Maybe we should try getting back on topic here? I believe the intended topic for this forum was about teaching your children about religion, and is that abuse. Instead, everyone seems to want to talk about their own beliefs on the Holocaust. If you want to talk about the Holocaust, make a separate forum for it.

On the original topic:

No, teaching your child religion is not abuse. There is no scientific or real, hard evidence that teaching a specific religion to your child is harmful to them. It becomes harmful when that religion is either inherently harmful (eg. David Karesh), or when the interpretation of that religion causes the child to come into conflict with the morality that is instilled in them. Everyone has a sense of right and wrong (except special cases of psychosis or sociopathy). When the religion taught to that child goes against what that child knows to be wrong, that child will be confused, and this could lead to a mental rift, much the same as a "split" personality. Take for example the children of many Satanists.
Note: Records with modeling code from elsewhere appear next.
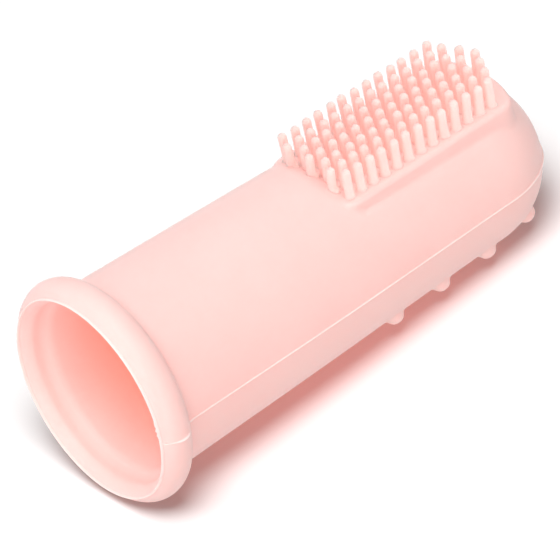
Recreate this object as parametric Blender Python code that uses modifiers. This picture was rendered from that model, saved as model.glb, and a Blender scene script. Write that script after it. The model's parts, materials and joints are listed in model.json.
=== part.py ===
"""Finger toothbrush: a silicone finger sleeve with a rolled mouth rim, a raised brush pad of soft
bristles near the domed tip, and small domed massage nubs on the underside.

Every length below is in millimetres. The object is laid out in its own frame (+X from the mouth
to the tip along the sleeve's axis, +Z towards the bristles), then set down on the floor: it rests
on the rim and on the last pair of nubs, so its tip end hangs a few degrees low.
"""

import math

import bmesh
import bpy
from mathutils import Matrix, Vector

MM = 0.001
COLLECTION = "finger_toothbrush"

# Sleeve: a tapered tube closed by a dome
MOUTH_RADIUS = 10.8        # outer radius the taper starts from, at the mouth plane
TAPER = 0.0394             # radius lost per millimetre of length
DOME_START = 47.6
DOME_LENGTH = 8.95
DOME_POWER = 2.08          # 2 is an ellipse; a little more is a fuller dome
WALL = 1.0
TIP_WALL = 1.4
BORE_END_POWER = 0.95      # a little under 1 makes the bore's closed end fuller than an ellipse
SLEEVE_START = 3.15        # the sleeve's end wall stops in the rim's rebate
SEGMENTS = 64

# Rolled rim round the mouth
RIM_X = 1.93
RIM_RADIUS = 10.59         # centre circle of the bead
BEAD_RADIUS = 1.957
LAND_INNER = 11.0          # flat land on the front of the bead
LAND_OUTER = 11.38
REBATE_FLOOR = 3.10
REBATE_RADIUS = 10.73
FUNNEL = ((3.10, 9.70), (2.90, 9.90), (2.45, 10.13), (2.00, 10.28), (1.50, 10.37),
          (1.10, 10.46), (0.75, 10.65), (0.40, 10.87))  # (x, radius) from its throat to the land

# Brush pad: a flat-topped platform set into the crown of the sleeve
PAD_START = 30.15
PAD_END = 53.85
PAD_HALF_WIDTH = 6.2
PAD_TOP = 8.0
PAD_END_ARC = 17.5         # radius of the bowed tip end
PAD_CORNER = 1.8
PAD_EDGE = 0.4
SEAT = 6.4                 # height of the flat cut into the sleeve for the pad
PAD_SINK = 1.8             # the pad's block starts this far under the seat and is trimmed to it
BORE_FLAT = SEAT - WALL    # the bore is flattened under the pad to keep the wall
FLAT_START = PAD_START - 0.25
FLAT_RAMP = 4.1            # length of the ramp up to the round bore
FLAT_SLOPE = 0.9
CLEARANCE = 0.05

# Bristles: seven lengthwise rows, staggered by half a pitch
PITCH = 1.559
ROW_SPACING = 1.6
FIRST_BRISTLE = 31.75
BRISTLE_RADIUS = 0.47
BRISTLE_TIP = 11.0         # height of the centre of each rounded tip
ROWS = ((0.0, 13), (-0.5, 14), (0.0, 14), (-0.5, 15), (0.0, 14), (-0.5, 14), (0.0, 13))
ROOT_RADIUS = 0.5          # root rod that a row flexes about
ROOT_GROOVE = 0.56
ROOT_OVERHANG = 0.48
STEM_SINK = 0.1            # the stems start this far inside the root rod

# Massage nubs: (angle from straight down, stations along the sleeve)
NUB_RADIUS = 0.95
NUB_HEIGHT = 0.8
NUB_SINK = 0.5
NUB_LINES = ((-42.0, (33.04, 39.35, 45.65, 51.6)), (-14.0, (36.2, 42.5, 48.8)),
             (14.0, (36.2, 42.5, 48.8)), (42.0, (33.04, 39.35, 45.65, 51.6)))

# Reach of the cutters: all of them end outside the object
CUT_START = 20.0           # ahead of the pad and the nubs
CUT_END = 60.0
CUT_HALF = 13.0

SILICONE = (0.93, 0.62, 0.57, 1.0)


def clear_scene():
    for obj in list(bpy.data.objects):
        bpy.data.objects.remove(obj, do_unlink=True)
    for block in (bpy.data.meshes, bpy.data.materials, bpy.data.collections):
        for item in list(block):
            block.remove(item)


def make_collection(name, hidden=False):
    collection = bpy.data.collections.new(name)
    bpy.context.scene.collection.children.link(collection)
    collection.hide_render = hidden
    return collection


def silicone(name):
    material = bpy.data.materials.new(name)
    material.use_nodes = True
    shader = material.node_tree.nodes["Principled BSDF"]
    shader.inputs["Base Color"].default_value = SILICONE
    shader.inputs["Roughness"].default_value = 0.45
    shader.inputs["Subsurface Weight"].default_value = 0.3
    shader.inputs["Subsurface Scale"].default_value = 0.003
    material.diffuse_color = SILICONE
    return material


def add_object(name, bm, collection, origin=(0.0, 0.0, 0.0)):
    """Makes an object of a bmesh in millimetres that is laid out about its own origin."""
    bmesh.ops.scale(bm, vec=Vector((MM, MM, MM)), verts=bm.verts)
    mesh = bpy.data.meshes.new(name)
    bm.to_mesh(mesh)
    bm.free()
    obj = bpy.data.objects.new(name, mesh)
    collection.objects.link(obj)
    obj.matrix_world = Matrix.Translation(Vector(origin) * MM)
    if collection.hide_render:
        obj.hide_render = True
        obj.display_type = "WIRE"
    else:
        mesh.materials.append(silicone(name))
    return obj


def boolean(obj, cutter, operation="DIFFERENCE"):
    modifier = obj.modifiers.new(cutter.name, "BOOLEAN")
    modifier.operation = operation
    modifier.solver = "EXACT"
    modifier.object = cutter


def turned(name, profile, collection, closed):
    """Turns a profile of (x, radius) points, from mouth to tip, about the X axis with a Screw."""
    bm = bmesh.new()
    points = [bm.verts.new((x, 0.0, radius)) for x, radius in reversed(profile)]
    for a, b in zip(points, points[1:] + points[:1] if closed else points[1:]):
        bm.edges.new((a, b))
    obj = add_object(name, bm, collection)
    screw = obj.modifiers.new("turn", "SCREW")
    screw.axis = "X"
    screw.steps = screw.render_steps = SEGMENTS
    screw.use_merge_vertices = True
    screw.merge_threshold = 1e-6
    screw.use_normal_calculate = False
    return obj


def extruded(outline, shift):
    """A solid between a flat outline of points and its copy moved by shift."""
    bm = bmesh.new()
    base = bm.faces.new([bm.verts.new(point) for point in outline])
    far = bmesh.ops.extrude_face_region(bm, geom=[base])["geom"]
    bmesh.ops.translate(bm, vec=shift, verts=[v for v in far if isinstance(v, bmesh.types.BMVert)])
    bmesh.ops.recalc_face_normals(bm, faces=bm.faces)
    return bm


def prism(outline, low, high):
    return extruded([(x, y, low) for x, y in outline], (0.0, 0.0, high - low))


def box(x0, x1, y0, y1, z0, z1):
    return prism(((x0, y0), (x1, y0), (x1, y1), (x0, y1)), z0, z1)


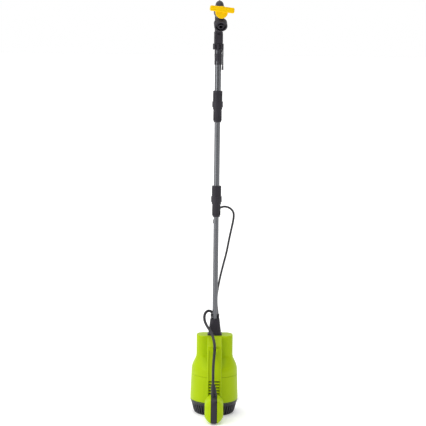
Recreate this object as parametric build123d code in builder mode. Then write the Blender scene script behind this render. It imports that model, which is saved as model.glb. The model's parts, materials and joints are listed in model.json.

Every child knows that death is to be feared; it is part of nature to fear death. However, many sects of Satanism glorify the death of the human body and soul. Thus, the child forms a mental dicotomy. When the Satanist "priest" asks them what they feel about death, they will answer as they are expected to; that death is glory. But when that child is alone with their thoughts, they will fear death all the more, because of that teaching.

In these situations, the religion itself is abusive to the mind of the child.